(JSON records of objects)
╔══
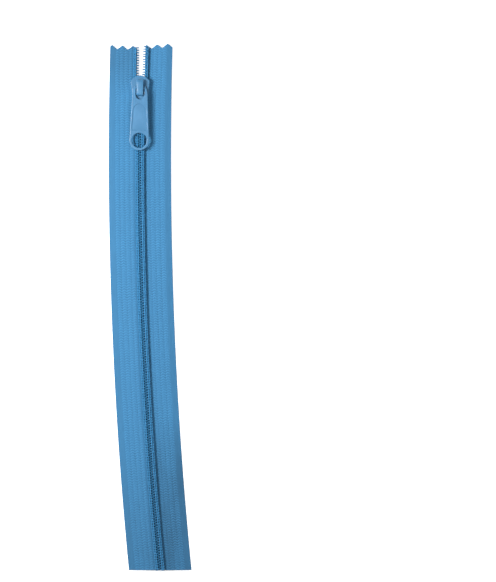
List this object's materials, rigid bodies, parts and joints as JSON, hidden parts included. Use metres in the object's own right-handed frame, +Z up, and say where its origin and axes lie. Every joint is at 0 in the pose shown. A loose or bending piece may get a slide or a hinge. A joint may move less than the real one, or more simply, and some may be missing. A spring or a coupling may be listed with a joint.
{
  "type": "coil zipper with long-pull slider",
  "caption": "Length of nylon coil zipper chain on two woven tapes, pinked at one end and cut straight at the other, with a slider and its long flat pull.",
  "frame": {"origin": "under the middle of the box, on the floor that the slider's lower plate rests on", "axes": "+Z up, away from the floor; +Y along the chain towards the pinked end; +X to the right, seen from above with the pinked end at the top"},
  "size_m": [0.0422, 0.2682, 0.0083],
  "materials": {
    "tape": "matt woven polyester",
    "coil": "dyed nylon wire",
    "cord": "twisted filler cord",
    "thread": "sewing thread",
    "paint": "glossy enamel"
  },
  "bodies": {
    "chain_foot": {"left_tape_foot": "tape", "left_coil_foot": "coil", "left_cord_foot": "cord", "left_inner_thread_foot": "thread", "left_outer_thread_foot": "thread", "right_tape_foot": "tape", "right_coil_foot": "coil", "right_cord_foot": "cord", "right_inner_thread_foot": "thread", "right_outer_thread_foot": "thread"},
    "left_half": {"left_tape": "tape", "left_coil": "coil", "left_cord": "cord", "left_inner_thread": "thread", "left_outer_thread": "thread"},
    "right_half": {"right_tape": "tape", "right_coil": "coil", "right_cord": "cord", "right_inner_thread": "thread", "right_outer_thread": "thread"},
    "slider": {"slider_body": "paint"},
    "pull": {"pull_tab": "paint"}
  },
  "joints": [
    {"name": "slider_run", "type": "hinge", "parent": "chain_foot", "child": "slider", "pos_m": [2.13178, 0.07605, 0], "axis": [0, 0, 1], "range_deg": [0, 5.7], "deforming": ["left_tape", "left_coil", "left_cord", "left_inner_thread", "left_outer_thread", "right_tape", "right_coil", "right_cord", "right_inner_thread", "right_outer_thread"]},
    {"name": "left_open", "type": "hinge", "parent": "chain_foot", "child": "left_half", "pos_m": [0.00324, -0.11395, 0.0016], "axis": [0, 0, 1], "range_deg": [0, 5]},
    {"name": "right_open", "type": "hinge", "parent": "chain_foot", "child": "right_half", "pos_m": [0.00324, -0.11395, 0.0016], "axis": [0, 0, -1], "range_deg": [0, 5]},
    {"name": "pull_swing", "type": "hinge", "parent": "slider", "child": "pull", "pos_m": [-0.00493, 0.11135, 0.006], "axis": [-0.9999, 0.0166, 0], "range_deg": [0, 180]}
  ],
  "couplings": [
    {"joint": "left_open", "follows": "slider_run", "ratio": 0.87719},
    {"joint": "right_open", "follows": "slider_run", "ratio": 0.87719}
  ]
}
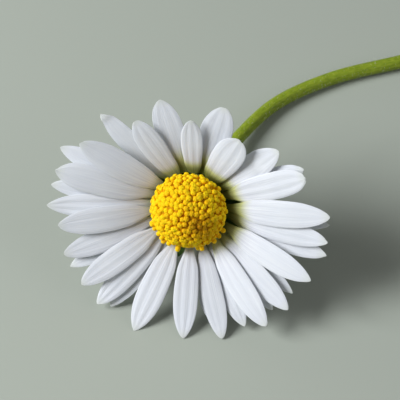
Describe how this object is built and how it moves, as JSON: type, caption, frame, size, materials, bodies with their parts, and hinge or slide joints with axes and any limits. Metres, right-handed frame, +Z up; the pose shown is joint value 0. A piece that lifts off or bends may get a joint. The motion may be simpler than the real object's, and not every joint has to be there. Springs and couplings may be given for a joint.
{
  "type": "daisy flower",
  "caption": "Picked lawn daisy lying on a surface: white ray petals round a dome of tiny yellow florets, green bracts behind and a slender curved green stem.",
  "frame": {"origin": "on the surface that the flower lies on, under the middle of its box", "axes": "+Z up, +X along the lying stem from the head to the cut end, the flower's face looks towards -Y and up"},
  "size_m": [0.0544, 0.0316, 0.0153],
  "materials": {
    "petal": "matte translucent white",
    "disc": "matte grainy yellow",
    "stem": "soft satin green, finely hairy",
    "bract": "matte green, finely hairy"
  },
  "bodies": {
    "root": {"stem": "stem", "disc_florets": "disc", "bract_01": "bract", "bract_02": "bract", "bract_03": "bract", "bract_04": "bract", "bract_05": "bract", "bract_06": "bract", "bract_07": "bract", "bract_08": "bract", "bract_09": "bract", "bract_10": "bract", "bract_11": "bract", "bract_12": "bract", "bract_13": "bract", "ray_01": "petal", "ray_02": "petal", "ray_03": "petal", "ray_04": "petal", "ray_05": "petal", "ray_06": "petal", "ray_07": "petal", "ray_08": "petal", "ray_09": "petal", "ray_10": "petal", "ray_11": "petal", "ray_12": "petal", "ray_13": "petal", "ray_14": "petal", "ray_15": "petal", "ray_16": "petal", "ray_17": "petal", "ray_18": "petal", "ray_19": "petal", "ray_20": "petal", "ray_21": "petal", "ray_22": "petal", "ray_23": "petal", "ray_24": "petal", "ray_25": "petal", "ray_26": "petal", "ray_27": "petal", "ray_28": "petal", "ray_29": "petal", "ray_30": "petal", "ray_31": "petal", "ray_32": "petal", "ray_33": "petal", "ray_34": "petal"}
  },
  "joints": []
}
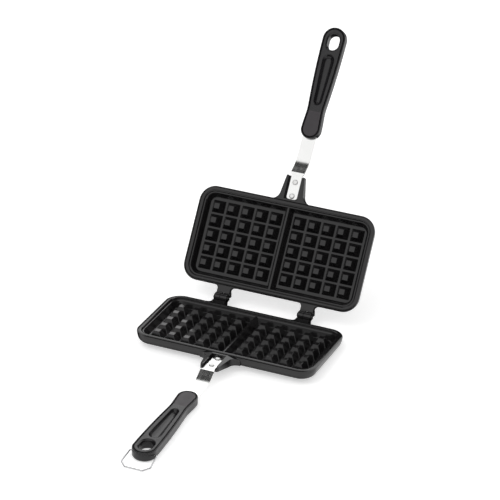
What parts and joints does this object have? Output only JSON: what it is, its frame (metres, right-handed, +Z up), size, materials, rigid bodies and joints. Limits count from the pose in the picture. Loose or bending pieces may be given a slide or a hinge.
╚══
PROBLEM REQUIREMENTS.
Restate the data above word for word, please.

SOLVED PROBLEM.
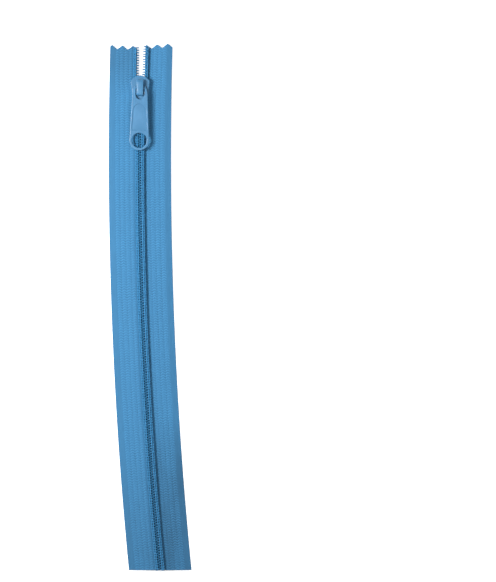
List this object's materials, rigid bodies, parts and joints as JSON, hidden parts included. Use metres in the object's own right-handed frame, +Z up, and say where its origin and axes lie. Every joint is at 0 in the pose shown. A loose or bending piece may get a slide or a hinge. A joint may move less than the real one, or more simply, and some may be missing. A spring or a coupling may be listed with a joint.
{
  "type": "coil zipper with long-pull slider",
  "caption": "Length of nylon coil zipper chain on two woven tapes, pinked at one end and cut straight at the other, with a slider and its long flat pull.",
  "frame": {"origin": "under the middle of the box, on the floor that the slider's lower plate rests on", "axes": "+Z up, away from the floor; +Y along the chain towards the pinked end; +X to the right, seen from above with the pinked end at the top"},
  "size_m": [0.0422, 0.2682, 0.0083],
  "materials": {
    "tape": "matt woven polyester",
    "coil": "dyed nylon wire",
    "cord": "twisted filler cord",
    "thread": "sewing thread",
    "paint": "glossy enamel"
  },
  "bodies": {
    "chain_foot": {"left_tape_foot": "tape", "left_coil_foot": "coil", "left_cord_foot": "cord", "left_inner_thread_foot": "thread", "left_outer_thread_foot": "thread", "right_tape_foot": "tape", "right_coil_foot": "coil", "right_cord_foot": "cord", "right_inner_thread_foot": "thread", "right_outer_thread_foot": "thread"},
    "left_half": {"left_tape": "tape", "left_coil": "coil", "left_cord": "cord", "left_inner_thread": "thread", "left_outer_thread": "thread"},
    "right_half": {"right_tape": "tape", "right_coil": "coil", "right_cord": "cord", "right_inner_thread": "thread", "right_outer_thread": "thread"},
    "slider": {"slider_body": "paint"},
    "pull": {"pull_tab": "paint"}
  },
  "joints": [
    {"name": "slider_run", "type": "hinge", "parent": "chain_foot", "child": "slider", "pos_m": [2.13178, 0.07605, 0], "axis": [0, 0, 1], "range_deg": [0, 5.7], "deforming": ["left_tape", "left_coil", "left_cord", "left_inner_thread", "left_outer_thread", "right_tape", "right_coil", "right_cord", "right_inner_thread", "right_outer_thread"]},
    {"name": "left_open", "type": "hinge", "parent": "chain_foot", "child": "left_half", "pos_m": [0.00324, -0.11395, 0.0016], "axis": [0, 0, 1], "range_deg": [0, 5]},
    {"name": "right_open", "type": "hinge", "parent": "chain_foot", "child": "right_half", "pos_m": [0.00324, -0.11395, 0.0016], "axis": [0, 0, -1], "range_deg": [0, 5]},
    {"name": "pull_swing", "type": "hinge", "parent": "slider", "child": "pull", "pos_m": [-0.00493, 0.11135, 0.006], "axis": [-0.9999, 0.0166, 0], "range_deg": [0, 180]}
  ],
  "couplings": [
    {"joint": "left_open", "follows": "slider_run", "ratio": 0.87719},
    {"joint": "right_open", "follows": "slider_run", "ratio": 0.87719}
  ]
}
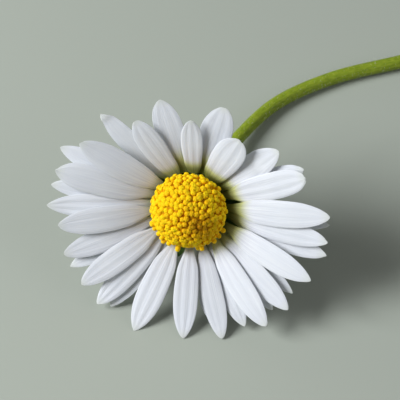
Describe how this object is built and how it moves, as JSON: type, caption, frame, size, materials, bodies with their parts, and hinge or slide joints with axes and any limits. Metres, right-handed frame, +Z up; the pose shown is joint value 0. A piece that lifts off or bends may get a joint. The motion may be simpler than the real object's, and not every joint has to be there. Springs and couplings may be given for a joint.
{
  "type": "daisy flower",
  "caption": "Picked lawn daisy lying on a surface: white ray petals round a dome of tiny yellow florets, green bracts behind and a slender curved green stem.",
  "frame": {"origin": "on the surface that the flower lies on, under the middle of its box", "axes": "+Z up, +X along the lying stem from the head to the cut end, the flower's face looks towards -Y and up"},
  "size_m": [0.0544, 0.0316, 0.0153],
  "materials": {
    "petal": "matte translucent white",
    "disc": "matte grainy yellow",
    "stem": "soft satin green, finely hairy",
    "bract": "matte green, finely hairy"
  },
  "bodies": {
    "root": {"stem": "stem", "disc_florets": "disc", "bract_01": "bract", "bract_02": "bract", "bract_03": "bract", "bract_04": "bract", "bract_05": "bract", "bract_06": "bract", "bract_07": "bract", "bract_08": "bract", "bract_09": "bract", "bract_10": "bract", "bract_11": "bract", "bract_12": "bract", "bract_13": "bract", "ray_01": "petal", "ray_02": "petal", "ray_03": "petal", "ray_04": "petal", "ray_05": "petal", "ray_06": "petal", "ray_07": "petal", "ray_08": "petal", "ray_09": "petal", "ray_10": "petal", "ray_11": "petal", "ray_12": "petal", "ray_13": "petal", "ray_14": "petal", "ray_15": "petal", "ray_16": "petal", "ray_17": "petal", "ray_18": "petal", "ray_19": "petal", "ray_20": "petal", "ray_21": "petal", "ray_22": "petal", "ray_23": "petal", "ray_24": "petal", "ray_25": "petal", "ray_26": "petal", "ray_27": "petal", "ray_28": "petal", "ray_29": "petal", "ray_30": "petal", "ray_31": "petal", "ray_32": "petal", "ray_33": "petal", "ray_34": "petal"}
  },
  "joints": []
}
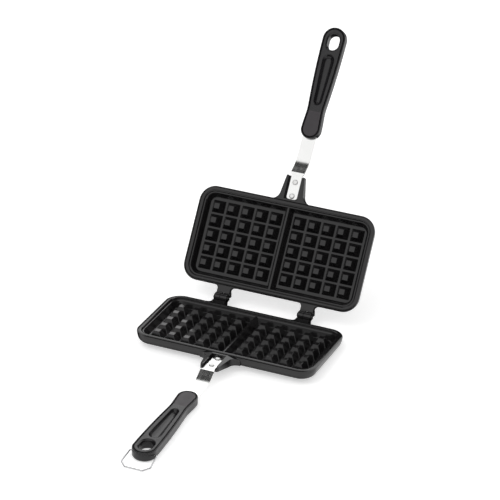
What parts and joints does this object have? Output only JSON: what it is, its frame (metres, right-handed, +Z up), size, materials, rigid bodies and joints. Limits count from the pose in the picture. Loose or bending pieces may be given a slide or a hinge.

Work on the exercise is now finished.